Sometimes it's "Be'lakor suplexed it into the local star."

There's lots of ways to destroy a craftworld, and odds are that by 40k there's at least one of them that were so destroyed.
Will we eventually get to a point where we can construct new craftworlds?
 
I suppose it depends on the compressive strength of wraithbone, assuming that's a meaningful consideration. If wraithbone simply asserts, this is my mass, this is my volume, these are my dimensions, and reality has to accommodate that, lots of problems of megastructures go away.
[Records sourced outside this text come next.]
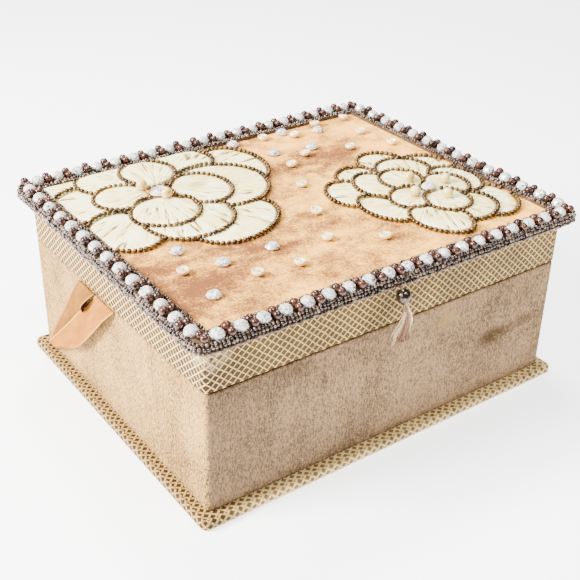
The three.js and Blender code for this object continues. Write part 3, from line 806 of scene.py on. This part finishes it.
SMALL_PETALS = [
    (-18, 40.5, 12, 15.5, 0, 1),
    (3.5, 52.5, 11.5, 15.5, 0, 1),
    (22, 31.5, 12, 17.5, 20, 1),
    (-36.5, 25.5, 9, 17, -12, 1),
    (-30.5, -4, 9, 19, 12, 1),
    (20, -29, 13.5, 21, -20, 1),
    (6.5, 34, 13.5, 17, 0, 2),
    (-18.5, 25.5, 9.5, 16.5, -15, 2),
    (22, 4, 11.5, 18.5, 0, 2),
    (5, -29, 14.5, 17, 0, 2),
    (-16, -34.5, 10.5, 19.5, 20, 2),
    (-4, 21, 10, 13.5, 0, 3),
    (12.5, 0, 9.5, 14.5, 0, 3),
    (-13.5, -3.5, 10, 12.5, 0, 3),
    (-0.5, -19, 10.5, 13, 0, 3),
]


def on_field(x, y):
    return x / 100 * FIELD_X, y / 100 * FIELD_Y


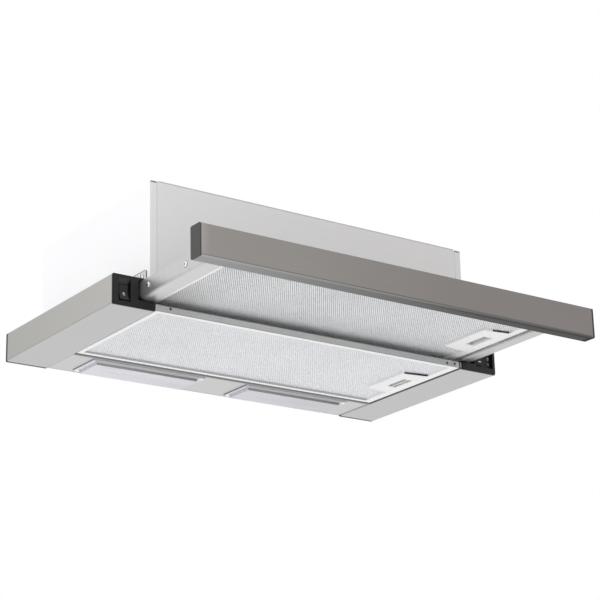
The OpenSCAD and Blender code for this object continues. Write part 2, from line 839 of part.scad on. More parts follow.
// Frame of a grease filter: a channel round its edge, with two hooks on the left
module filter_frame(y0, z0) {
    m = filter_metal;
    y1 = y0 + filter_d;
    mid_y = y0 + filter_d / 2;
    window = [filter_x0 + filter_flange, y0 + filter_flange, latch_x1, y1 - filter_flange];
    color("#e4e5e6") difference() {
        union() {
            block([filter_x0, y0, z0], [filter_x1, y1, z0 + filter_t]);
            for (k = [-1, 1])
                translate([-lip_x - sheet - hook_reach, mid_y + k * hook_span / 2 - hook_w / 2,
                    z0 + hook_lift - hook_t / 2])
                    cube([sheet + hook_reach + hook_gap + join, hook_w, hook_t]);
        }
        // Room above the flanges, with a rim left standing round the window
        difference() {
            block([filter_x0 + m, y0 + m, z0 + m],
                [filter_x1 - m, y1 - m, z0 + mesh_recess + join]);
            block([window[0] - m, window[1] - m, z0],
                [window[2] + m, window[3] + m, z0 + mesh_recess]);
        }
        block([filter_x0 + m, y0 + m, z0 + mesh_recess],
            [filter_x1 - m, y1 - m, z0 + filter_t - m]);
        block([window[0], window[1], z0 - past], [window[2], window[3], z0 + filter_t + past]);
        block([window[2] - past, mid_y - nose_w / 2 - nose_gap, z0 + nose_lift - nose_gap],
            [filter_x1 + past, mid_y + nose_w / 2 + nose_gap,
                z0 + nose_lift + nose_t + nose_gap]);
    }
}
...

It does have some limits as to how strong it can be made, how dense it is, and so on, with an extremely complex relationships on those matters, but suffice to say that yes Wraithbone's properties are to a considerable degree arbitrary. Comes with being basically literally imaginary material that the Eldar force into being Real Material by dint of being absolutely nonsense broken Psykers.
 
Craftworlds, as mentioned, do have such defenses---from truly colossal macro-weapons too large for any lesser voidship, to batteries of more typically sized weapons---but due to their scale, these emplacements are less in the manner of a voidship's weapons batteries and more greatly resemble a planetary-defense fortress built on the vast expanses of their outer hull. Some even maintain strange and exotic engines from before the Fall, whose makings are now beyond the Aeldari, the knowledge of how they were built and the skills and tools for doing so long since perished from the galaxy, but unspeakably deadly when roused to war.

One thing I noticed before was your mention of Meros having kine-shields, which I think you mentioned elsewhere usually exploded into daemons: along with the people who were old and experienced enlightenment to know how to make it.